3.5.6.1 Example 1
\[ \left ( y^{\prime }\right ) ^{3}=2y+3x+9 \]
Let \(u=2y+3x+9\) then \(u^{\prime }=2y^{\prime }+3\) then \(y^{\prime }=\frac {u^{\prime }-3}{2}\ \)and the ode becomes
\begin{align*} \left ( \frac {u^{\prime }-3}{2}\right ) ^{3} & =u\\ \frac {u^{\prime }-3}{2} & =\left \{ \begin {array} [c]{c}\left ( u\right ) ^{\frac {1}{3}}\\ -\left ( -1\right ) ^{\frac {1}{3}}\left ( u\right ) ^{\frac {1}{3}}\\ \left ( -1\right ) ^{\frac {2}{3}}\left ( u\right ) ^{\frac {1}{3}}\end {array} \right . \\ u^{\prime }-3 & =\left \{ \begin {array} [c]{c}2\left ( u\right ) ^{\frac {1}{3}}\\ -2\left ( -1\right ) ^{\frac {1}{3}}\left ( u\right ) ^{\frac {1}{3}}\\ 2\left ( -1\right ) ^{\frac {2}{3}}\left ( u\right ) ^{\frac {1}{3}}\end {array} \right . \\ u^{\prime } & =\left \{ \begin {array} [c]{c}2\left ( u\right ) ^{\frac {1}{3}}+3\\ -2\left ( -1\right ) ^{\frac {1}{3}}\left ( u\right ) ^{\frac {1}{3}}+3\\ 2\left ( -1\right ) ^{\frac {2}{3}}\left ( u\right ) ^{\frac {1}{3}}+3 \end {array} \right . \end{align*}
Each is now solved as separable.
\begin{align*} u^{\prime } & =2\left ( u\right ) ^{\frac {1}{3}}+3\\ \frac {du}{2\left ( u\right ) ^{\frac {1}{3}}+3} & =dx\\ \int \frac {du}{2\left ( u\right ) ^{\frac {1}{3}}+3} & =\int dx\\ \int \frac {du}{2\left ( u\right ) ^{\frac {1}{3}}+3} & =x+c_{1}\end{align*}
Hence
\[ \int ^{2y\left ( x\right ) +3x+9}\frac {dz}{2z^{\frac {1}{3}}+3}=x+c_{1}\]

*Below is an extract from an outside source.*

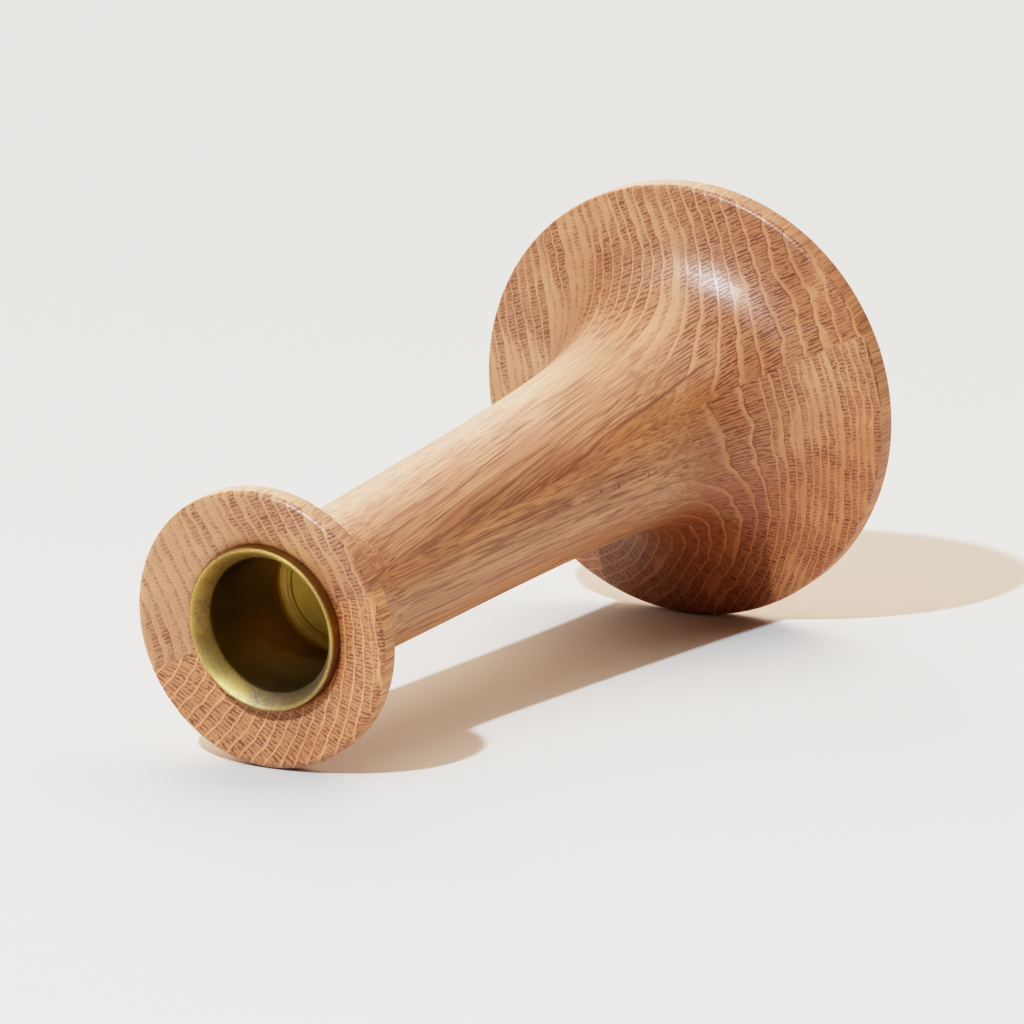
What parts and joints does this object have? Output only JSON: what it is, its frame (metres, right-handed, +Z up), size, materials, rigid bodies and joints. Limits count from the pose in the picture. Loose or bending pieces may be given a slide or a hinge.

For the second one \(u^{\prime }=-2\left ( -1\right ) ^{\frac {1}{3}}\left ( u\right ) ^{\frac {1}{3}}+3\) results in
\begin{align*} \frac {du}{-2\left ( -1\right ) ^{\frac {1}{3}}\left ( u\right ) ^{\frac {1}{3}}+3} & =dx\\ \int \frac {du}{-2\left ( -1\right ) ^{\frac {1}{3}}\left ( u\right ) ^{\frac {1}{3}}+3} & =\int dx\\ \int ^{2y\left ( x\right ) +3x+9}\frac {dz}{-2\left ( -1\right ) ^{\frac {1}{3}}\left ( z\right ) ^{\frac {1}{3}}+3} & =x+c_{1}\end{align*}
And for the third ode \(u^{\prime }=2\left ( -1\right ) ^{\frac {2}{3}}\left ( u\right ) ^{\frac {1}{3}}+3\)
\begin{align*} \frac {du}{2\left ( -1\right ) ^{\frac {2}{3}}\left ( u\right ) ^{\frac {1}{3}}+3} & =dx\\ \int \frac {du}{2\left ( -1\right ) ^{\frac {2}{3}}\left ( u\right ) ^{\frac {1}{3}}+3} & =\int dx\\ \int ^{2y\left ( x\right ) +3x+9}\frac {dz}{2\left ( -1\right ) ^{\frac {2}{3}}\left ( z\right ) ^{\frac {1}{3}}+3} & =x+c_{1}\end{align*}
Hence the three solutions are
\[ \left \{ \begin {array} [c]{c}\int ^{2y\left ( x\right ) +3x+9}\frac {dz}{2z^{\frac {1}{3}}+3}=x+c_{1}\\ \int ^{2y\left ( x\right ) +3x+9}\frac {dz}{-2\left ( -1\right ) ^{\frac {1}{3}}\left ( z\right ) ^{\frac {1}{3}}+3}=x+c_{1}\\ \int ^{2y\left ( x\right ) +3x+9}\frac {dz}{2\left ( -1\right ) ^{\frac {2}{3}}\left ( z\right ) ^{\frac {1}{3}}+3}=x+c_{1}\end {array} \right . \]